Wiley Harwell, executive director of the Oklahoma Association for Problem and Compulsive Gambling and working in a state with a large number of Class II machines told The Tulsa World in 2010: “Slot machines produce a trancelike state. People lose track of time and space. Logic and reason shut down. The back of the brain lights up. They’re literally not cognizant that they are spending more than they should.”
Is there any member of Congress who voted for the Indian Gaming Regulatory Act of 1988 or a staff member at the NIGC who believes the intent of IGRA was to get “almost anyone hooked on slots” and to put citizens “in a trancelike state” so they lose control of their spending?
There is no question Congress wanted a clear and major distinction between Class II and Class III gambling. The less regulated Class II games were in that category because they were palpably more benign than the Class III forms of gambling. Having slightly different technological programming of the machines does not fulfill the intent of the legislators that crafted IGRA. Today, most slot machine users are hard-pressed to distinguish the experience of using a Class II slot machine and Class III slot machine.

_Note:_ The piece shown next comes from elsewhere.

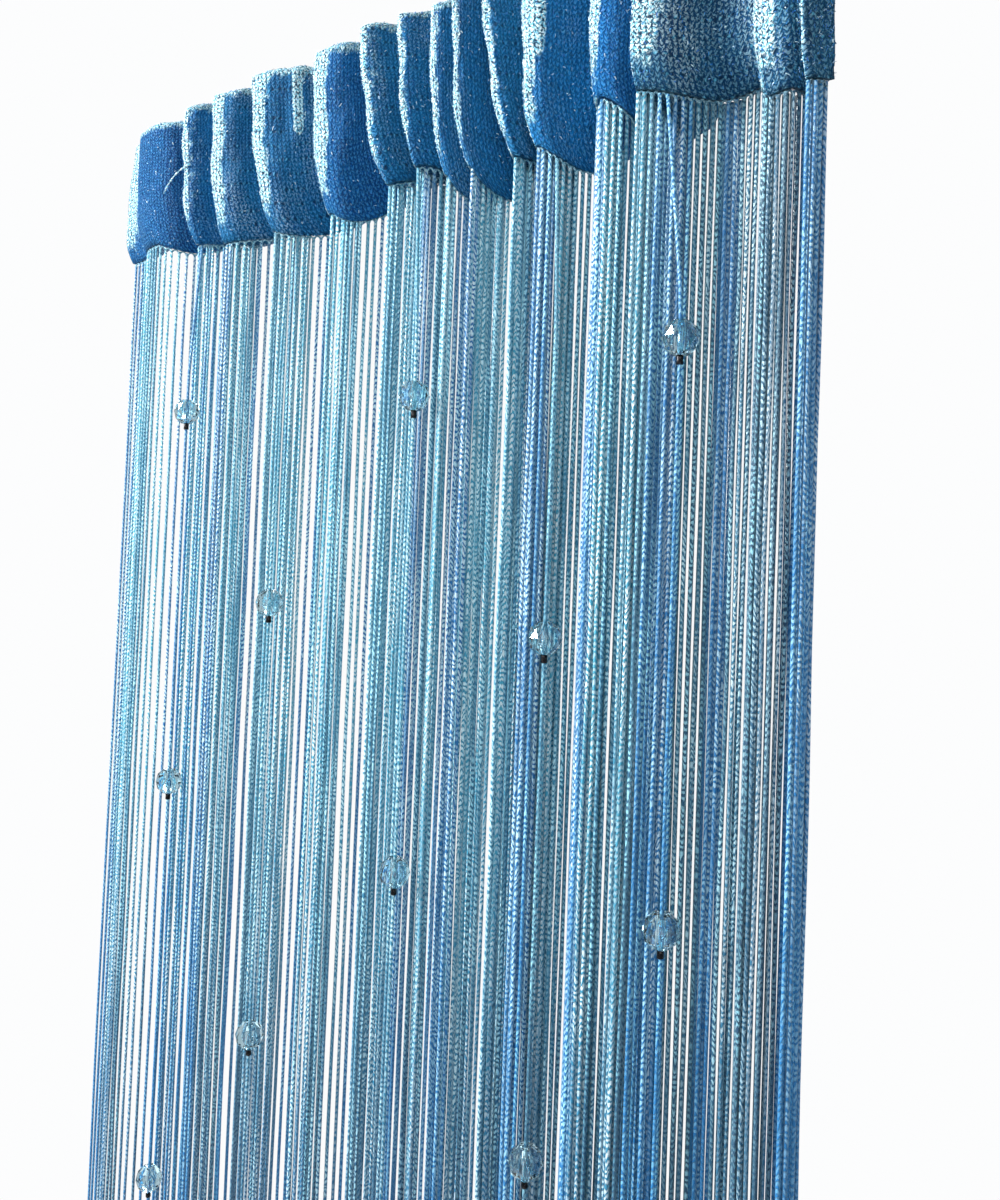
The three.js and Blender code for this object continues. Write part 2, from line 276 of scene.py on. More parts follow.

If a machine looks like, sounds like, and feels like a slot machine in play, it should be categorized as a Class III gambling machine, regardless of whether or not the technology inside the machine pits player against player rather than player against a computer.
But the NIGC can eliminate the hairsplitting around Class II slots and Class III once and for all by first forcing casino interests and the makers of electronic gambling machines to prove the machines are safe. Because as 60 Minutes proved, today’s machines are not safe, no matter how the NIGC classifies them.